SW: I agree with you about the sense of melancholy often present in Hopper’s and Hido’s work. I also feel this about Ault’s work. I have so much pride about being Midwestern. I want that to come across in my work. Recently, I’ve really gotten into Lois Dodd. Especially after seeing a retrospective of her work at the Kemper Museum of Contemporary Art. I love how her work celebrates everyday life and communicates the poetry of noticing. I also appreciate the deftness of her color selections and brushwork. Susanna Coffey’s recent night paintings have also been inspiring me lately. I just came off my first sabbatical during the Spring 2020 semester. I had so many plans and so many things I wanted to spend time investigating that of course I didn’t make it to all of them. One thing I’ve done on and off over the years is make plein air paintings. I’ve tried various setups to paint out in the night (actually from my car. I have a little set up I built for my steering wheel). Coffey’s paintings make me want to drop everything I’m doing and just nocturnal plein air paint!  

There are so many artists I’m influenced by, I could go on and on! But, a few I feel I must mention that are always somewhat unexpected are Tara Donovan and Sarah Sze. I discovered them in grad school and the way they elevate everyday, low-brow objects in their work, and how changing their context elevates them. Learning about them gave me some strange sense of permission to address something mundane in my work and made me question how I could give it significance. 

Sarah Williams, Kettle Avenue, 2020

Sarah Williams, Kettle Avenue, 2020, oil on board, 18″ x 36″

LMF: The night scenes that you paint are so peaceful and quiet. They seem free from the social and political tensions that have exploded in our country in recent years, and especially in recent months. In the exhibition statement, you wrote that “art should originate through a painter’s personal experiences in her home environment.” You’re from Kansas City, MO, a place that, like many others in the US, has a fraught racial history. When did you make this body of work? Did any of these past or current tensions factor into the way you approached the subject?
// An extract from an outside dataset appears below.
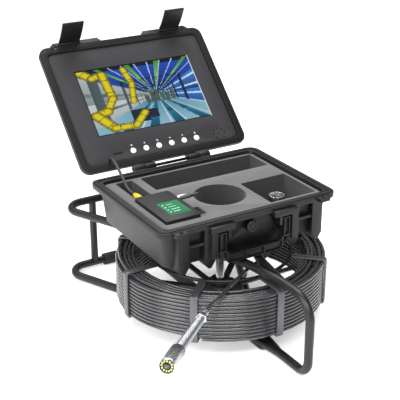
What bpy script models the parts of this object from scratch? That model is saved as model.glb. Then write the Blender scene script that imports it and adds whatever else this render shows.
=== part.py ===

SW: I’m actually from Brookfield, MO which is about two hours from Kansas City. You are correct that KC has some incredible and profound racial history. As a kid, my parents would take my sister and me to the city for the weekend every once in a while. We would visit different museums and sites in the city to learn about the history that was integral to KC’s identity and its place in the region. I’m so thankful for those early experiences and my parent’s efforts to expose us to people, culture and the often challenging reality of historical events in our region. KC’s identity is different than Brookfield’s identity. While Brookfield is much smaller, it has its own racial history that, quite honestly, deserves more attention and acknowledgement. I don’t use my work to address social or political tensions. Disturbing current events in our country today definitely have been on my mind and are providing yet another lens or form of perspective for me to apply how I look at, experience and understand my home town and why I approach it the way I do. Because I have been thinking about this a lot, I look for these topics to surface in my work. But I anticipate that like in the past, it may take me a while to actually realize what is happening in a way that I can then consciously consider it and apply it more meaningfully. White supremacy, police brutality, and institutional oppression are incredibly important realities for everyone and I want to make sure I have spent the time and energy to reflect on, investigate and inform myself before I consider if it is right for and how I would address that in my work. This is too important not to think about.   

This interview has been lightly edited for length and clarity.

Sarah Williams: Off-ramp Communities is on view at Moody Gallery thru November 14, 2020.